Using an optoisolator allows the power MOSFET to be mounted very near the coil under test, but with the function generator and other test equipment in a shielded environment some distance away.  The Schmidt trigger output will help shape the pulse being input to the gate if the rise and fall times of the function generator output are not very fast.  The optoisolator and power MOSFET should be shielded in the presence of high electric and magnetic fields, at least in an aluminum box.

 

Application Circuit

The basic circuit for applying pulses to a coil is shown in Figure 4.  The diode D, provides a path for current to flow from the inductive coil when the MOSFET is turned off.  It should be of the fast recovery type [such as FR 304].  At low frequencies, the coil will appear as an inductor, with the current shown in Figure 5.  At resonance, the output voltage of the coil is nearly sinusoidal, which requires a sinusoidal input current, as shown in Figure 6.  The resistor R, is chosen to force the decay portion of the cycle to be approximately the same length as the rise portion.  This helps the current to become sinusoidal as resonance is approached.  Note that we can have a sinusoidal current even while applying what is basically a square wave voltage.

Mid-frequency Model

A coil of wire behaves as an inductor only at low frequencies, well below the operating frequency of a resonant transformer.  At frequencies of interest, it really needs to be treated as a distributed circuit, or a type of transmission line [2]. This analysis is not easy, and requires a good background in electromagnetic theory.  A less sophisticated approach which helps explain some of the phenomena is to consider a lumped model such as Figure 7.  The coil has interwinding capacitances, which are shown in the figure as a lumped capacitor C_L.  The diode has stored charge in the reversed biased mode which must be removed before it can conduct in the forward direction.  This can be represented by C_D.  At the instant the MOSFET is switched off, C_D would be charged to the supply voltage V_B.  C_M is the capacitance between drain and source of the MOSFET.  It would be uncharged at the instant the MOSFET is turned off.

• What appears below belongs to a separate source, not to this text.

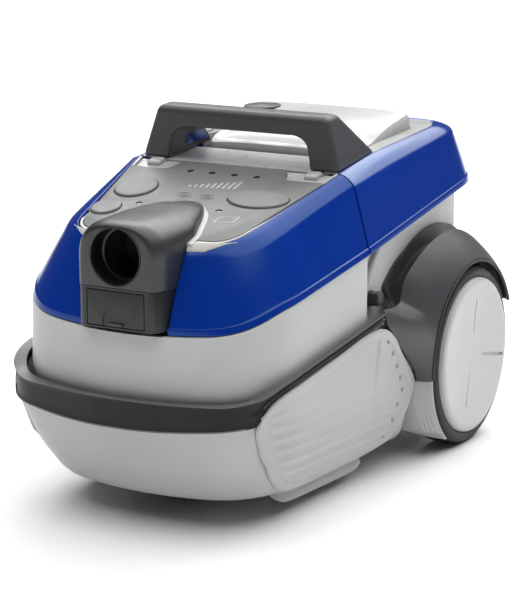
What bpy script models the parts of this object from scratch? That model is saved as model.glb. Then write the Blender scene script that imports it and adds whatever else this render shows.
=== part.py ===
"""A household wet and dry canister vacuum: front dirty-water tank under a blue lid with the hose inlet,
rear clean-water tank, carrying handle across the middle, two large rear wheels and a front caster.

World frame: X is left to right, the hose inlet faces -Y, Z is up and the floor is z = 0.
Lengths are written in millimetres and turned into metres where a mesh is made.
"""

import math

import bmesh
import bpy
from mathutils import Matrix, Vector

MM = 0.001

# Driving dimensions, in millimetres
SEAM_Y = -30.0  # plane where the front lid and the rear cover meet
FRONT_Y = -245.5  # foremost point of the bumper
REAR_Y = 229.0  # rearmost point of the rear cover
FLOOR_Z = 24.0  # underside of the base tub
WALL = 3.0  # moulded wall thickness
GAP = 0.4  # clearance between neighbouring pieces
WHEEL_Y = 157.0
WHEEL_RADIUS = 87.5
WHEEL_IN_X = 121.0
WHEEL_OUT_X = 154.0
HUB_X = 160.0
CASTER_Y = -140.0
CASTER_TRAIL = 12.0
CASTER_RADIUS = 19.0
INLET_Z = 241.0
INLET_RADIUS = 24.7
PANEL_SLOPE = 0.26
PANEL_Z = 296.8  # height of the panel plane above y = 0
LID_HINGE = (-31.5, 286.0)  # y and z of the front lid's hinge axis
MOTOR_Y = 52.0
DRUM_Y = 160.0
TUB_SIDE_END = 60.0  # the tub's side steps in here, to make room for the rear wheel
FILLER = (-64, 132)  # x and y of the upper tank's filler hole
LATCH = ((12, 161), (24, 173))  # low and high corner of a latch button, in y and z
SIDES = (("left", -1), ("right", 1))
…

Figure 4 - Pulse application circuit for coil.

Figure 5 - Current in coil at low frequencies.

Figure 6 - Current in coil at resonant frequencies.

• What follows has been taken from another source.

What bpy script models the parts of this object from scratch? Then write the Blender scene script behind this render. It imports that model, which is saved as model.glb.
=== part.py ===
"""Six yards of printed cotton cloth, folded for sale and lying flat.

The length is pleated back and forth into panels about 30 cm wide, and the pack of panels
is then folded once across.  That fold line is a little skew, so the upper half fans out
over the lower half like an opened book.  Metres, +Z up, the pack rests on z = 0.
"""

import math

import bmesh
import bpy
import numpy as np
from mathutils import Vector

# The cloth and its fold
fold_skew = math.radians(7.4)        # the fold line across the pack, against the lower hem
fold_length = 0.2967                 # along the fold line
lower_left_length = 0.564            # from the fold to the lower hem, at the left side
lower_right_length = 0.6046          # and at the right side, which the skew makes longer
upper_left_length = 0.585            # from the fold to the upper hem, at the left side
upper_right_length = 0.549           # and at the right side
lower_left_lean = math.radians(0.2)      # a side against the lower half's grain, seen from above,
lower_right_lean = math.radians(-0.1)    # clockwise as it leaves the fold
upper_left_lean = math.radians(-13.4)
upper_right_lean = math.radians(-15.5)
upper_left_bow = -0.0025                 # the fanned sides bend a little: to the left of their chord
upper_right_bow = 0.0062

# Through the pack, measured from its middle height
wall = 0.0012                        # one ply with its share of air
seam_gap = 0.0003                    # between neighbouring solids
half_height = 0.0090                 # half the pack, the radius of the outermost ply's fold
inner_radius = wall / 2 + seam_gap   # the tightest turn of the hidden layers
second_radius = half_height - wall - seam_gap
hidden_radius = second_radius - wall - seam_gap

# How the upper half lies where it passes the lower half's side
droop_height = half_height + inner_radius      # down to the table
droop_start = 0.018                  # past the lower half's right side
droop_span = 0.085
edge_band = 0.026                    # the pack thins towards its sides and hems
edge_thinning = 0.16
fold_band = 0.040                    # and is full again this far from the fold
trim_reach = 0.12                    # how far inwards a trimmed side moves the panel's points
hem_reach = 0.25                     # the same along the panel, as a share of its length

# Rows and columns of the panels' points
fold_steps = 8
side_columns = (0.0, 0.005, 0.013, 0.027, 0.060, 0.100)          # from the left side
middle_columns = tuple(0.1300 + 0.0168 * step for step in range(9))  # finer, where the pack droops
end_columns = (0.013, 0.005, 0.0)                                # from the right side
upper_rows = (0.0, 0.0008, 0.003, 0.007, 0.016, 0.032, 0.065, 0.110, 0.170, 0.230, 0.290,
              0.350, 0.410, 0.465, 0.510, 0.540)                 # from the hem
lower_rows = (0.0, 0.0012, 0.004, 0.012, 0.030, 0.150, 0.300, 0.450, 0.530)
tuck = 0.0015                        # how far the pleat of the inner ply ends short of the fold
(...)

At the instant of MOSFET turnoff, there is a current i_L flowing, which cannot change magnitude instantly because of the inductance.  However, it starts to decrease according to V_L = L di/dt.  This current is being supplied by the discharging currents from C_D and C_L and the charging current through C_M.  The inductor and these three capacitors form a resonant circuit.  The voltage across C_L goes to zero while current is still flowing down in the inductor and then becomes negative as the bottom plate of C_L is positively charged by i_L.  At a later time, i_L will become zero, and all the initial energy is stored in the capacitors.  The capacitors then start driving current up in the coil in the usual fashion of a parallel resonant LC circuit.

Figure 7 - A lumped component model of a coil circuit.

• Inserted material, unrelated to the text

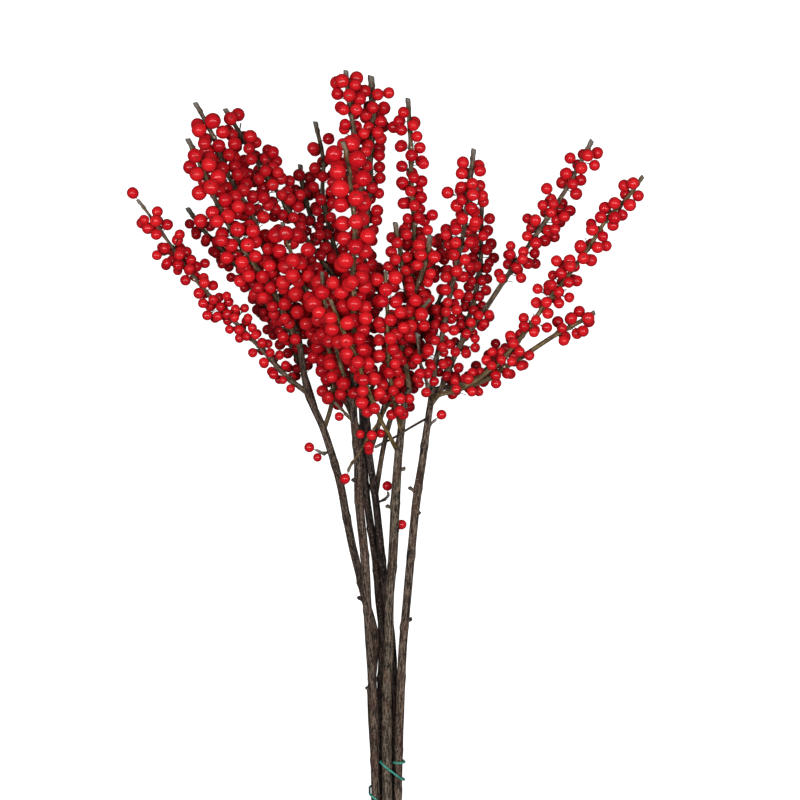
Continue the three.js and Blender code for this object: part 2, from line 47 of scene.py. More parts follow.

Analysis is complicated by the two diodes in the circuit.  As soon as V_L goes negative, D₁ starts to conduct, dissipating part of the stored energy in R₂ and limiting the negative voltage swing.  If the system still has enough energy stored for V_L to exceed V, on the positive cycle, then the MOSFET diode will conduct, thereby clamping the coil voltage at V_B.

From this analysis, it can be seen that the diode D₁ is not always essential to the circuit operation.  It acts to limit the negative voltage swing, which primarily protects the MOSFET from being operated in reverse breakdown or avalanche mode.  Modern MOSFETs are rather rugged and can withstand avalanche operation if the total energy dissipated is not too large. Also, it is quite possible that the inter-electrode capacitance can absorb all the initial magnetic energy without exceeding the MOSFET breakdown voltage.  The energy stored in a capacitor is proportional to the square of the voltage, so if V_B is one tenth of the breakdown voltage, C_L can store one hundred times the energy on the negative half cycle as it had before the MOSFET was switched off.  One can check this by making R₂ larger and looking at the negative swing of V_L on an oscilloscope.  If the MOSFET voltage rating is not being exceeded with a large R₂ then the diode can be removed entirely.

This leaves the built in diode of the MOSFET which could be clamping the positive swing of the coil voltage. If a symmetric swing is desired, a diode can be placed in series with the MOSFET, as shown in Figure 8.  This circuit forces all the energy supplied to the coil during the MOSFET on-time to remain in the coil until dissipated as heat.  This is the most efficient circuit and has the longest oscillatory decay.

Figure 8 - The most efficient coil circuit.

Conclusion

Power MOSFETs are quite suitable for driving small resonant transformers and Tesla coils at frequencies up to about 200 kHz.  They can also be used in tuning and optimizing larger units at reduced voltage and power levels.  The optimum on-time and cycle time of a mechanical commutator can be determined before the commutator is built, thus saving either improper operation or wasted effort.

References

[1] Motorola Power MOSFET Transistor Data Book, 1988.

[2] Corum, James F. and Kenneth L. Corum, "A Technical Analysis of the Extra Coil as a Slow Wave Helical Resonator," Proceedings of the 1986 International Tesla Symposium, pp. 2-1 - 2-24.